J.M.W. TURNER R.A.
BRIDGNORTH ON THE RIVER SEVERN
With inscription ‘JMW Turner, RA’ (on the reverse) and a further inscription ‘J.M.W. Turner, R.A./(1775-1851/ THUNDERSTORM: A BEND OF THE RIVER WITH A TOWN ABOVE./circa 1802/ Coll: A.G. Turner’ (on the reverse of the mount)
A.G. Turner; Hungerford Park, Hungerford, 12-14 June 1956
Private Collection, UK
Letchworth Art Gallery, Watercolours from the Collection of Mr Peter Rhodes, 1960, no.16
Reading Museum and Art Gallery, English Drawings and Watercolours from the Collection of Mr PeterRhodes, 1961, no.17
Andrew Wilton, The Life and Work of J.M.W.Turner, 1979, p.311, no.90
Like a number of fellow artists during the 1790s – a period when travel on the Continent was virtually impossible owing to the French Revolutionary and Napoleonic Wars – Turner spent much of his early career travelling around Britain in search of suitable subjects that could be worked up into finished watercolours, or engravings to illustrate various antiquarian, topographical and picturesque publications. It was on the basis of such comparatively mundane work that the prolific and highly talented young artist established his reputation and began to attract commissions from private patrons. In November 1798 he was able to report to the diarist Joseph Farington that he had ‘more commissions at present than He could execute & got more money than He expended’.
This is a view of Bridgnorth on the River Severn, Shropshire, downstream from Shrewsbury. In the centre of the composition is the new church of St Mary Magdalen, completed in 1794, the year that Turner visited the town, to the designs of Thomas Telford (1757-1834), the pioneering engineer. Turner’s visit was made en route to Wales, continuing on to Llangollen, Chester and Flint; two drawings of the bridge and gatehouse at Bridgnorth are in the Matlock sketchbook (Turner Bequest, Tate Britain), the second of which was used as the basis for an engraving published in the Copper-plate Magazine (for which Turner regularly worked), 1 August 1795. The picturesque mediaeval bridge and its gatehouse were drawn by several of Turner’s contemporaries, including Cotman and Girtin. However, the present watercolour is a completely different composition, and was derived not from a drawing by Turner himself, but from a small watercolour on card attributed to Thomas Girtin (now in the Huntington Library and Art Gallery, San Marino), originally in the collection of their mutual patron, the physician Dr Monro; the group to which this card originally belonged is now mostly in the Turner Bequest. During the 1790s, both Girtin and Turner evolved their early drawing styles at Dr Monro’s ‘Academy’, and it can be difficult to distinguish their individual hands at this date.

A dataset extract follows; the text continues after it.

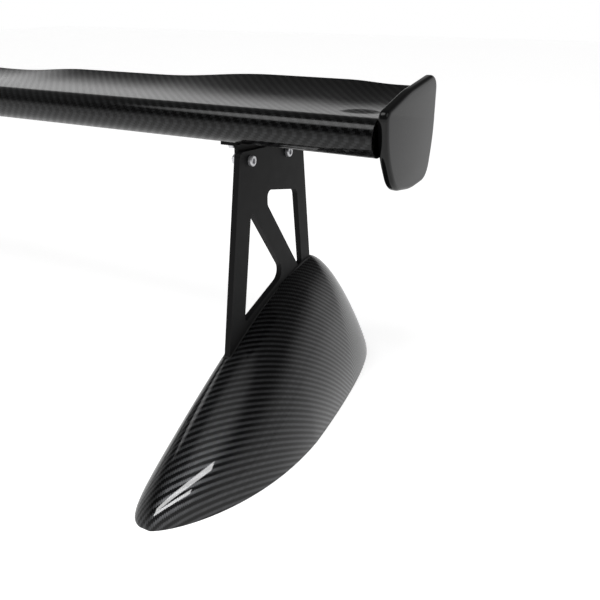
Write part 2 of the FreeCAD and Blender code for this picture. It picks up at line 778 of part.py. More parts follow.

Whether or not this watercolour was based on a study by Turner, or by the equally precocious Girtin, its style, handling and bold composition suggests that it dates from around 1798, a time when his mastery of watercolour was rapidly evolving. The large size suggests that it could have been a work commissioned by a particular patron, or have been intended for exhibition.